Penjelasan Imam Nawawi dalam kitab Kasyifatus saja
[Fasal ini] menjelaskan tentang perubahan najis menjadi suci dan perkara mensucikan yang dapat merubah najis menjadi suci.
[Najis-najis yang dapat menjadi suci ada 3 (tiga)]. Lafadz يَطْهُرُ (suci) termasuk dari lafadz قَـتَلَ يَـقْتُل dan, قـَرُبَ يـَقْرُبُ yang berarti يَـنْـفَى (meniadakan) dan يـَبـْرَأُ (bebas).
Khomr Menjadi Cuka
Maksudnya, termasuk najis yang dapat menjadi suci adalah khomr .(اَلْخَمْرُ tanpa menggunakan huruf ة)
Khomr adalah setiap cairan yang memabukkan meskipun berasal dari sisa kurma yang telah berubah menjadi sangat keras rasanya, atau dari tebu, madu, atau selainnya. Khomr dibagi menjadi 2 (dua), yaitu:
Khomr muhtaromah (yang dimuliakan)
seperti; khomr yang berasal dari perasan (semisal anggur) yang diperas dengan tujuan untuk dijadikan cuka, khomr yang diperas bukan untuk tujuan tertentu, dan khomr yang diperas oleh orang kafir.
Khomr ghoiru muhtaromah (yang tidak dimuliakan)

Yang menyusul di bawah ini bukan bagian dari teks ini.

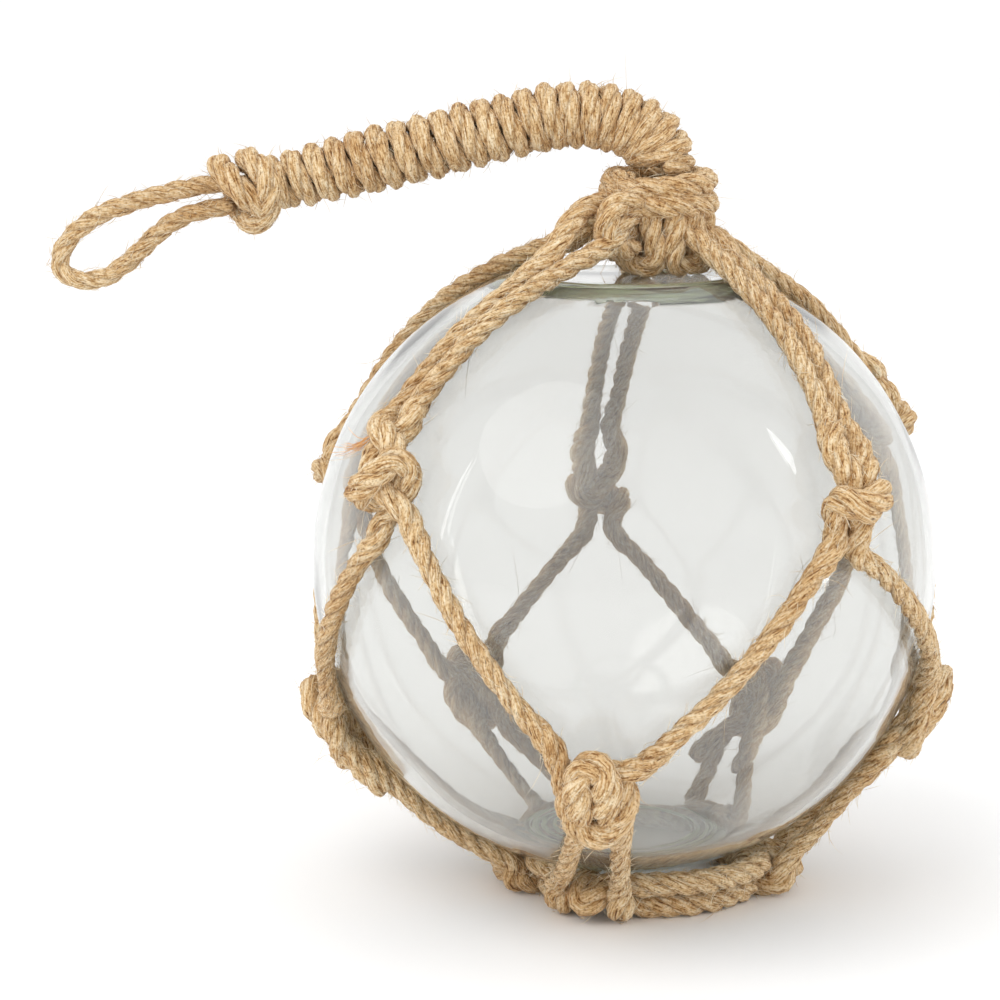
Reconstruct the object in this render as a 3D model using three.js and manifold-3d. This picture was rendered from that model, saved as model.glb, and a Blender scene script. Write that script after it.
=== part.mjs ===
// A glass float ball in a knotted rope net, with a whipped rope handle that ends in a hanging loop.
// Millimetres, +Z up. The origin is on the floor, under the middle of the ball and its net. The
// handle bends over towards -X, and the front of the net faces -Y. Longitudes turn from the front
// towards +X.
import * as THREE from 'three';
import { mergeVertices } from 'three/addons/utils/BufferGeometryUtils.js';
import Module from 'manifold-3d';

const wasm = await Module();
wasm.setup();

// The net reaches further out behind the ball's axis than in front of it. All the places below are
// measured from the axis, and the whole object then stands this far forward of the origin.
const AXIS_FORWARD = 4.4;

// The glass ball: a sphere cut flat at the sealed top and at the base it was blown on.
const BALL_RADIUS = 100;
const BALL_CENTRE = new THREE.Vector3(0, 0, 108);
const TOP_DISC_RADIUS = 37.6;
const BASE_DISC_RADIUS = 26;
const BALL_SECTORS = 40;
const BALL_BANDS = 18;

// The net's rope. It is pulled thin between the knots, and lies on the ball there.
const ROPE_RADIUS = 4;
const LEG_RADIUS = 3.25;
const ROPE_SIDES = 8;
const ROPE_STEP = 14;
const GAP = 0.3;
const LAID_RADIUS = BALL_RADIUS + GAP + LEG_RADIUS;

// The net's knots, as [longitude, latitude, lean] in degrees, where a knot leans with its top to the
// right, and the longitudes at which the pairs of rope for the upper knots leave the collar. Lower
// knot i hangs between upper knots i and i + 1.
const UPPER_KNOTS = [[-45, 23.5, 20], [42, 21.5, 0], [117.5, 26.5, 0], [185, 6, 0], [246, 14, 0]];
const GATHER_LONGITUDES = [-42, 57, 115, 181, 249];
const LOWER_KNOTS = [[-4.5, -29, 0], [88, -27, 0], [145, -37, 0], [217, -35, 0], [274, -30, 0]];
const KNOT_LENGTH = 30;
const KNOT_WIDTH = 22;
const KNOT_THICKNESS = 14.5;
const KNOT_TURNS = 3;
const PAIR_OFFSET = 4.4;
const PAIR_STANDOFF = 2.4;
const FORK_OFFSET = 5;
const FORK_STANDOFF = 4;
const SIDE_ENTRY_DROP = 9;
const SIDE_ENTRY_OFFSET = 7.5;

// The collar that gathers the net on top of the ball: two turns of rope round the gathered ends.
const COLLAR_CENTRE_X = 10.5;
const COLLAR_RADIUS = 19;
const COLLAR_TOP = 234;
const COLLAR_TURNS = 2;
const COLLAR_HEIGHT = 14.5;
const NECK_RADIUS = 13.5;
const NECK_BOTTOM = 204;
const GATHER_RADIUS = 19;
const GATHER_HEIGHT = 211.5;

// The ring of rope under the ball, which the float stands on, and the hitches that tie the net to it.
const RING_CENTRE_X = 8.5;
const RING_RADIUS = 35.5;
const RING_CENTRE_HEIGHT = 3.1;
const RING_SECTORS = 32;
const HITCH_OUTER_RADIUS = 8;
const HITCH_LENGTH = 22;
const HITCH_FOOT_CLEARANCE = 0.5;
const HITCH_OFFSET = 7;
const RING_STANDOFF = 9.5;
const RING_APPROACH_DEG = 35;
// The longitude of each hitch on the ring, in the order of the lower knots.
const HITCH_LONGITUDES = [-22, 88, 145, 217, 274];

// The handle: its route, the cord turns whipped round it, and where it narrows to its end knot.
const HANDLE_ROUTE = [
  [11, 234.6], [11, 238], [8.2, 243], [2.4, 247.2], [-5.8, 250], [-17.1, 250.8], [-40.4, 246.4],
  [-63.2, 240.6], [-88, 234.7], [-102.1, 231.2], [-110.4, 229.2],
];
const GRIP_RADIUS = 10.6;
const GRIP_END_RADIUS = 8.8;
const GRIP_TAPER_FROM = 0.78;
const GRIP_TURNS = 22;
const GRIP_SIDES = 12;
const END_KNOT_ROUTE = [[-110.9, 229.1], [-130.2, 225.8]];
const END_KNOT_RADIUS = 11.5;

// The hanging loop: one rope, out of the end knot and back into it.
const LOOP_ROUTE = [
  [-132, 228.7], [-138, 227.7], [-145, 226.1], [-152, 224.4], [-158.8, 222.4], [-165.3, 220],
  [-171.5, 216.6], [-176.8, 212.2], [-180.1, 207.3], [-180.7, 202.5], [-177.7, 199.1], [-172.3, 197.9],
  [-166, 199], [-160.3, 202.8], [-154.8, 207.6], [-149.2, 212.9], [-143.8, 216.9], [-138, 219.5], [-132, 220.9],
];
const LOOP_ROPE_RADIUS = 3.1;
const LOOP_STEP = 7;

const FINISHES = {
  glass: { color: 0xdfe7de, roughness: 0.04, metalness: 0 },
  rope: { color: 0xc6a376, roughness: 0.95, metalness: 0 },
  whipping: { color: 0xcba97b, roughness: 0.95, metalness: 0 },
};

const object = new THREE.Group();

/** Adds one sub-part to the object. */
function addPart(name, geometry, finish) {
  const mesh = new THREE.Mesh(geometry, new THREE.MeshStandardMaterial(FINISHES[finish]));
  mesh.name = name;
  object.add(mesh);
}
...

seperti; khomr yang berasal dari perasan semisal anggur yang diperas dengan tujuan untuk dijadikan khomr sedangkan pemerasnya adalah orang muslim. Ketika khomr itu berupa khomr ghoiru muhtaromah maka diwajibkan dibuang sebelum khomr tersebut berubah menjadi cuka.
Masing-masing dari dua khomr di atas dihukumi najis dan bisa berubah menjadi suci ketika telah berubah menjadi cuka.
Khomr bisa menjadi suci ketika telah berubah menjadi cuka dengan sendirinya, maksudnya berubah menjadi cuka tanpa disertai perantara benda lain yang suci.
Alasan mengapa khomr yang telah berubah menjadi cuka dihukumi suci adalah karena kenajisan khomr disebabkan oleh sifat iskar atau memabukkan sedangkan sifat iskar ini hanya dapat dihilangkan ketika khomr itu telah berubah menjadi cuka, (oleh karena faktor yang menyebabkan kenajisan khomr telah hilang maka sifat najis itu pun juga hilang).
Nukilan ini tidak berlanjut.